Como se os mais graves atentados à Liberdade de Imprensa não sejam as falsas
notícias e a propaganda chancelada por profissionais.
A Entidade Reguladora da
Comunicação Social Angolana (ERCA) nem uma palavra. A Comissão da Carteira
Profissional e Ética igualmente. Nisto da luta pela Liberdade de Imprensa somos
todos muito kambutas. Permitimos que a lógica das associações de malfeitores se
tenha instalado no Jornalismo Angolano. Depois os bêbados da valeta e os
pernetas mentais fazem o resto. Enquanto a autorregulação estiver de costas
voltadas para os problemas do exercício do Jornalismo e todos estiverem filados
na propaganda e anestesiados pela publicidade subliminar vamos continuar mesmo
muito kambutas.
Um “estudo” inventado pela
redacção única ao serviço das forças que apostam tudo na destruição de Angola,
revela que os Media dedicaram mais de metade dos espaços noticiosos ao
Executivo e mais de 70 por cento ao MPLA. Assim se aldraba a opinião pública.
Atiram-se números e tiram-se as conclusões que interessam. Se o Executivo e o
partido que tem maioria absoluta na Assembleia Nacional fazem mais do que todas
as outras instituições juntas, logicamente isso reflecte-se noz espaços noticiosos.

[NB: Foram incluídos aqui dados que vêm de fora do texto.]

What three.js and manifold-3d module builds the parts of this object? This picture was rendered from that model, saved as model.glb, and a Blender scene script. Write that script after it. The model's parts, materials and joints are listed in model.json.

A África do Sul está no ponto em que Angola se
encontrava após os resultados eleitorais de 1992. O MPLA ganhou com maioria
absoluta mas apesar dessa vitória fez governo com todos os partidos que
elegeram deputados. Só a UNITA ficou de fora porque apostou tudo na tomada de
poder pela força das armas. Mesmo com maioria absoluta o MPLA partilhou o
poder. Em nome da democracia que dava os primeiros passos. E da unidade
nacional.
O ANC perdeu a maioria absoluta
devido às cisões no seu seio, encabeçadas por Julius Malema e Jacob Zuma. O
Presidente Ramaphosa conseguiu fazer um governo de unidade nacional com a
Aliança Democrática (segundo partido mais votado), o Partido da Liberdade
Nacionalista Zulu Inkatha (IFP) instrumento do Chefe Buthelezi e outros
pequenos partidos.
Os órgãos dirigentes do MPLA têm
de acompanhar em profundidade o Governo de Unidade Nacional da África do Sul. O
melhor é enviarem alguns quadros políticos para estagiarem com a direcção do
ANC. Pode ser que em Angola haja necessidade de negociações para investir na
Assembleia Nacional, como Presidente da República e Titular do Poder Executivo,
o cabeça de lista que vencer as eleições de 2027.